On the other hand, countries involved in the Qatar crisis must be convinced to agree on a reconciliation on the basis of their political and security exigencies. Under the present circumstances, the possibility for such reconciliation is low due to the intensity of differences between the two sides and heavy demands put forth by Arab countries that have imposed sanctions on Qatar, but it will delineate a brighter outlook for the resolution of the crisis.
On the whole, if Saudi Arabia would succeed to get Qatar in line with its demands again, this would turn into a strategic model for Saudi Arabia to be used with regard to other nonaligned countries in the region, including Oman, Kuwait and the Islamic Republic of Iran. On the opposite, if Qatar could succeed to go on with its resistance, it would deal an irreparable blow to Saudi Arabia in the area of foreign policy and this can turn into a model against Riyadh.

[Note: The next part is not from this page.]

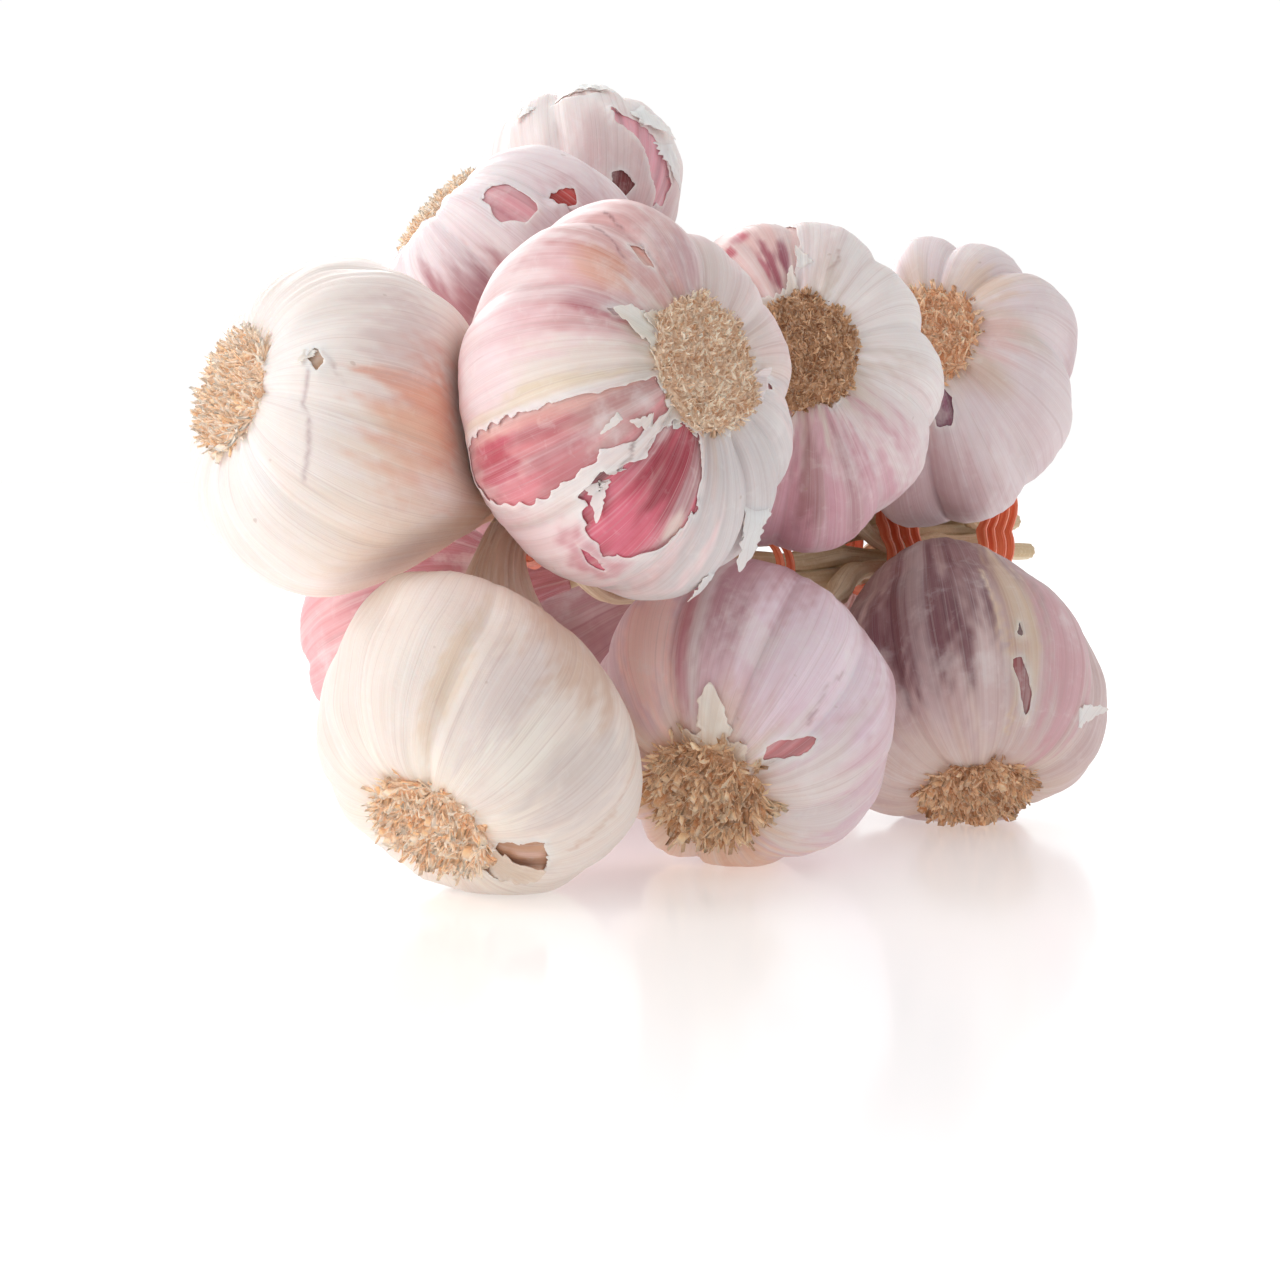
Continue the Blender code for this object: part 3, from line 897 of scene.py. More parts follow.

The foreign policy apparatus of the Islamic Republic of Iran must take this point into account that the crisis in relations between Qatar and Saudi Arabia has been a spontaneous opportunity for the Islamic Republic of Iran without Tehran having to do anything in this regard. Through smart management, the Islamic Republic of Iran can help Qatar withstand pressure from Saudi Arabia without getting remarkably involved in this crisis, because the blockade and isolation imposed on Qatar by Saudi Arabia and the United Arab Emirates have made Doha in need of finding new vital space in order to get out of the current dire straits. On the other hand, at the present time and while in these dire straits, Qatar has no other choice, but to boost political and security contacts, even at a low level, with the Islamic Republic of Iran.